- [Set task]:
Sift the listing for lines that hold the string "scene" and pull them out.

- [Source data]:
* * * * * * * * *

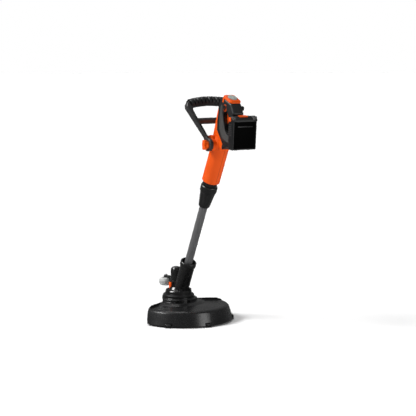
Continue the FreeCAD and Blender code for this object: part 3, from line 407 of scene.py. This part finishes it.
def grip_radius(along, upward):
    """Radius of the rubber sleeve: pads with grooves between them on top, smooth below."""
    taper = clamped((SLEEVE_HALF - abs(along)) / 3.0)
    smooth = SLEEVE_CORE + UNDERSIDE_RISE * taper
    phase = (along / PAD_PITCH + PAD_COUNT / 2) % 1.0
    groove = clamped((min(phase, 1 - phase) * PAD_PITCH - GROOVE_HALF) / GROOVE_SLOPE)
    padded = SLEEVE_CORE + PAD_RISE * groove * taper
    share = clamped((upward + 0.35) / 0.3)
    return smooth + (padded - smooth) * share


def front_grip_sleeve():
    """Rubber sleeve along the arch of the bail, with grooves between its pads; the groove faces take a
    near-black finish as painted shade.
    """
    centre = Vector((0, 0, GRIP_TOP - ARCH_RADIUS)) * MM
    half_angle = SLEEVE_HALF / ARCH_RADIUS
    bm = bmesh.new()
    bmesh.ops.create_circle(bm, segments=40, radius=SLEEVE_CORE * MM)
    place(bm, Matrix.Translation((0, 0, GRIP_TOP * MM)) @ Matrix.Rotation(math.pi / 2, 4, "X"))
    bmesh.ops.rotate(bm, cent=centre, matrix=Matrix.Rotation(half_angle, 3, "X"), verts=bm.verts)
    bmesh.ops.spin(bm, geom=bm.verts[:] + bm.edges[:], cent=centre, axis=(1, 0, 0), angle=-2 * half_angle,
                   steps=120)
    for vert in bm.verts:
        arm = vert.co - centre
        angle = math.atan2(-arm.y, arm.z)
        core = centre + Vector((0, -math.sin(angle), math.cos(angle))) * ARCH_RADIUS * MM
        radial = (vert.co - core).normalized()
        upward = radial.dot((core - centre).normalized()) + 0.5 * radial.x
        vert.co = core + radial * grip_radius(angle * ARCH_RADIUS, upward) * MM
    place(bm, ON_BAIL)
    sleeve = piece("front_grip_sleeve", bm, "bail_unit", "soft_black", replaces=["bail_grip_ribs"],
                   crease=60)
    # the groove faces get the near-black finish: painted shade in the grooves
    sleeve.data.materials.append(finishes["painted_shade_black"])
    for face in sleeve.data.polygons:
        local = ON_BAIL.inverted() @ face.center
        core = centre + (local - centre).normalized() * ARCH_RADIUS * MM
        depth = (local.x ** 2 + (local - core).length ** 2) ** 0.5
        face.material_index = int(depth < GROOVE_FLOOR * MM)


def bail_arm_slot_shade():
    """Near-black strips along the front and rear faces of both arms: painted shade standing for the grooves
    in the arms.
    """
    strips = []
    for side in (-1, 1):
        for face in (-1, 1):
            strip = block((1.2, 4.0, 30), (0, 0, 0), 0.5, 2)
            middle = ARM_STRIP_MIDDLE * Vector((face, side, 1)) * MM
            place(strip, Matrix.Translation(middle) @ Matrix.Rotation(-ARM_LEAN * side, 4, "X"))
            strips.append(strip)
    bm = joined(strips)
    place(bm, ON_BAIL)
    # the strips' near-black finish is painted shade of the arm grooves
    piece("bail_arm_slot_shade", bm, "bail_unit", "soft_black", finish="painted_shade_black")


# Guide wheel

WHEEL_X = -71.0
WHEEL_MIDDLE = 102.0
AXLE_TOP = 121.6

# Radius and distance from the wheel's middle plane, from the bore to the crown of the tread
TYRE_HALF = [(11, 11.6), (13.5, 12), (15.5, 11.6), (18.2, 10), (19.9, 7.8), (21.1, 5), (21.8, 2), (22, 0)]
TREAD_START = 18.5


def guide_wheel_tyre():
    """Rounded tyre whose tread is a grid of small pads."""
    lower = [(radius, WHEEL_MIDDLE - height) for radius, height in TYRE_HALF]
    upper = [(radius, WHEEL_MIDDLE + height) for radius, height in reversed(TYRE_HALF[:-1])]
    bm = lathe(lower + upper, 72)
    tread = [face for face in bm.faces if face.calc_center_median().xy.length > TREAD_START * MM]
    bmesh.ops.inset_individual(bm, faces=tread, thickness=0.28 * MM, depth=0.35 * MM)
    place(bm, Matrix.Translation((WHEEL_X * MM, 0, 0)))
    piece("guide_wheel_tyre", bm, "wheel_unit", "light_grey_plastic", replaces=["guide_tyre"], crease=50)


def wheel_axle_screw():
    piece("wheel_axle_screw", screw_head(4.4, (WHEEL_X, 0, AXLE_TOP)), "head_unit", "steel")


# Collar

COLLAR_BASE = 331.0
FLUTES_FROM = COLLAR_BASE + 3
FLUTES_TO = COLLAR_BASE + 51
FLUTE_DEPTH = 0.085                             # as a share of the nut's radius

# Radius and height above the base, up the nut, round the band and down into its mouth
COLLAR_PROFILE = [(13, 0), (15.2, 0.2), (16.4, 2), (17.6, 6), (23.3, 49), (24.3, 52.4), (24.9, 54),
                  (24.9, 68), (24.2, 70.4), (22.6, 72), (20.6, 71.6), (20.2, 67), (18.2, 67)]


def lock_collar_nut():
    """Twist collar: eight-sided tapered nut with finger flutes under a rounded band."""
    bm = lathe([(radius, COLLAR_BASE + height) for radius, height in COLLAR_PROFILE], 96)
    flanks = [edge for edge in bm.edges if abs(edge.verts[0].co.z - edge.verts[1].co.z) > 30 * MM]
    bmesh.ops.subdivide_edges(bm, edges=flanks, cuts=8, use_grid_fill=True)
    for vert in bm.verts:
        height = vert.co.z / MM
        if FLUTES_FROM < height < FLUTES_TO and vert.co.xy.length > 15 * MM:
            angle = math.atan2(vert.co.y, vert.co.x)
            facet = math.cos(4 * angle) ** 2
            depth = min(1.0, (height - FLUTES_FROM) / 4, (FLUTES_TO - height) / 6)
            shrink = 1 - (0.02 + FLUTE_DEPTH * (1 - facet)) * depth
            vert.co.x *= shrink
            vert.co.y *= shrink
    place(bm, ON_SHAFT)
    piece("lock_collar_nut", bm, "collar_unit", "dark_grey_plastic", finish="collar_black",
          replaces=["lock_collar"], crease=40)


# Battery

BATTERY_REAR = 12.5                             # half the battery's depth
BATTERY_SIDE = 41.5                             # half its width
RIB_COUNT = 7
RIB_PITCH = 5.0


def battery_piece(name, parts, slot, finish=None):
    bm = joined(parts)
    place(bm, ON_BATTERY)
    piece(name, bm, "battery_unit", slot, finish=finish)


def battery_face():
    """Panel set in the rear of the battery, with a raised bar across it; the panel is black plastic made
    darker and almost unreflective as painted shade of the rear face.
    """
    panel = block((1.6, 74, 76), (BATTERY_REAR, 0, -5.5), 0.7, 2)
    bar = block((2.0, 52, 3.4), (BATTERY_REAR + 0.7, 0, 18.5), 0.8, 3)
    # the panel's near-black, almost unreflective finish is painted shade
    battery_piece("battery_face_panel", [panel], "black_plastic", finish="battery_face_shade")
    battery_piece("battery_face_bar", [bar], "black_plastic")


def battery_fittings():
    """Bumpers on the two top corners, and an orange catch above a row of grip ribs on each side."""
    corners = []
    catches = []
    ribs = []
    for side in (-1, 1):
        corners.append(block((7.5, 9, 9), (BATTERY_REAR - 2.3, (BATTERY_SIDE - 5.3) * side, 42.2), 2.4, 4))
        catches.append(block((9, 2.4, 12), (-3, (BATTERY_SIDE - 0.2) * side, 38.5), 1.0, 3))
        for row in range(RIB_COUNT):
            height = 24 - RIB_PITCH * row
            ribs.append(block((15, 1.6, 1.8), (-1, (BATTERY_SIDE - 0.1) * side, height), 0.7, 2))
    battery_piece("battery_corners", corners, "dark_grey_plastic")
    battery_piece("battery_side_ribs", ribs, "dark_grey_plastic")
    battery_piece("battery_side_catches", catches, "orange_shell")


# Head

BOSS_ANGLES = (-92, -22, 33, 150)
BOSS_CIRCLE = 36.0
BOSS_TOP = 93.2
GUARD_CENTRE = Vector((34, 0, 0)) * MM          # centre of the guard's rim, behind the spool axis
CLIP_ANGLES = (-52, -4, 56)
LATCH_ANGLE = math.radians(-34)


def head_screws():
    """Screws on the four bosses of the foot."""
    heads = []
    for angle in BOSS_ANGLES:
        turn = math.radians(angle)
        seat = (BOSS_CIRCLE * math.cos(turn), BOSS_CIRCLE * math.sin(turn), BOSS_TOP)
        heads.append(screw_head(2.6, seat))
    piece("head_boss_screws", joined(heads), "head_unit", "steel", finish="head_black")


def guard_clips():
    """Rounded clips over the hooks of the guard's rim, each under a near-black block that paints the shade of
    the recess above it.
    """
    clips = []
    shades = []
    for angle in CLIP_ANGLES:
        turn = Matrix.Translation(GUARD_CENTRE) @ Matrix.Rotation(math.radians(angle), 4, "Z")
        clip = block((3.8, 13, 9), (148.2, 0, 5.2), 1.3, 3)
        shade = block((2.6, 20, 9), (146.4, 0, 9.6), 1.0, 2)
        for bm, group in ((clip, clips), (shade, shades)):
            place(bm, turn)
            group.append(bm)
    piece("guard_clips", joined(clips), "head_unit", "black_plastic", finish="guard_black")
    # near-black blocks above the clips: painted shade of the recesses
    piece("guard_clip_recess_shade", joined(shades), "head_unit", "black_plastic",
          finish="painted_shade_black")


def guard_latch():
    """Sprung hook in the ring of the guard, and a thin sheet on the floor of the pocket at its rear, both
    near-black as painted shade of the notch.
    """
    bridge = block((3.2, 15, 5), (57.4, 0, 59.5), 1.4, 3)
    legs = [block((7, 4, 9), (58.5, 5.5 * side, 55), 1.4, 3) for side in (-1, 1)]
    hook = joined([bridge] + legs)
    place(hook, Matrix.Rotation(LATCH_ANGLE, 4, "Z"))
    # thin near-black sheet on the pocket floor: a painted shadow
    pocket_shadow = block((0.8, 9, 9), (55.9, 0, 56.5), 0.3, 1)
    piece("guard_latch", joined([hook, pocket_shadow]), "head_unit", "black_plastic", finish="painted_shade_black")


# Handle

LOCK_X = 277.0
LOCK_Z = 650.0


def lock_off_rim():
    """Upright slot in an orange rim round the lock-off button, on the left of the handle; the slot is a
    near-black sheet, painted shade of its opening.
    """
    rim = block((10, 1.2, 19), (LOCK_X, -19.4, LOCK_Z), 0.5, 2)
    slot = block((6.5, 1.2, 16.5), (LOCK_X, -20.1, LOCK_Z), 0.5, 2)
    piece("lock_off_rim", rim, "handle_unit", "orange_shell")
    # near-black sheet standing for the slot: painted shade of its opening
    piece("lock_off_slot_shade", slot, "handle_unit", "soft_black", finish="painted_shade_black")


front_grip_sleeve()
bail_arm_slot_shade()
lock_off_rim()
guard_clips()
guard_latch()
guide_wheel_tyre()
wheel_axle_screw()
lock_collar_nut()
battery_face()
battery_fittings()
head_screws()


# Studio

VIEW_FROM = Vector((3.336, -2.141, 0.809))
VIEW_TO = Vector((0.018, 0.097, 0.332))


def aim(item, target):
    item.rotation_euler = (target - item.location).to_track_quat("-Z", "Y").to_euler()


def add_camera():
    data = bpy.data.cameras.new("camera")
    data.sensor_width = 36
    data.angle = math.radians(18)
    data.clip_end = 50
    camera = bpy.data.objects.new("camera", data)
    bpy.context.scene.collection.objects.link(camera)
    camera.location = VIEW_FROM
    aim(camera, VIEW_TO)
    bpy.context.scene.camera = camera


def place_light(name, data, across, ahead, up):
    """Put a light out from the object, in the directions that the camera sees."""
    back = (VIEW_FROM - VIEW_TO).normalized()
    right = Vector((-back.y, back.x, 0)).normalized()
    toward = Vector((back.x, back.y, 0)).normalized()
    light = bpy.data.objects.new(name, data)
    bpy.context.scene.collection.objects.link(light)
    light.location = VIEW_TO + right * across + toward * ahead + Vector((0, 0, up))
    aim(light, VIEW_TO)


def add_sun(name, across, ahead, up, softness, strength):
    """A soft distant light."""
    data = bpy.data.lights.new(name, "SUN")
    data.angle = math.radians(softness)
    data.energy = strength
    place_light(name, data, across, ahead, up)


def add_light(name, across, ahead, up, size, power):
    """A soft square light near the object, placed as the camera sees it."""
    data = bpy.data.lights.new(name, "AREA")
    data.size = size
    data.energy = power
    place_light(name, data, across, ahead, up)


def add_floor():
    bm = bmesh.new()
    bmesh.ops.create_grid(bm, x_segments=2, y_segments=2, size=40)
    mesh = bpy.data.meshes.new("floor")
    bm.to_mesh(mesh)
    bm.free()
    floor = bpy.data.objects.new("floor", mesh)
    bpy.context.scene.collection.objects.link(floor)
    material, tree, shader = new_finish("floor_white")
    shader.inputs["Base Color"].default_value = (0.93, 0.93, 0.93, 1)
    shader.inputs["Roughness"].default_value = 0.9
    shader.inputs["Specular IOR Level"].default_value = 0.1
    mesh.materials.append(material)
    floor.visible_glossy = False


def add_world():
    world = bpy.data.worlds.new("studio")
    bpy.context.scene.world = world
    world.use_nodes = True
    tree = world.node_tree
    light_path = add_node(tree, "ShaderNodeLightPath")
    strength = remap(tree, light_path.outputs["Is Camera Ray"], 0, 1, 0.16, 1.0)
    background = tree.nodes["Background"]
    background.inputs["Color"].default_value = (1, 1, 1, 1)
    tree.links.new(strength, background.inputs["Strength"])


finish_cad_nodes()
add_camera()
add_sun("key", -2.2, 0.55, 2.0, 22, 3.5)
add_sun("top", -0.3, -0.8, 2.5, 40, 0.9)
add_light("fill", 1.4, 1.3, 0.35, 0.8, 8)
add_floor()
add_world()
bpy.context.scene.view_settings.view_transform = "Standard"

* * * * * * * * *

- [Output below]:
Continue the FreeCAD and Blender code for this object: part 3, from line 407 of scene.py. This part finishes it.
    bpy.context.scene.collection.objects.link(camera)
    bpy.context.scene.camera = camera
    bpy.context.scene.collection.objects.link(light)
    bpy.context.scene.collection.objects.link(floor)
    bpy.context.scene.world = world
bpy.context.scene.view_settings.view_transform = "Standard"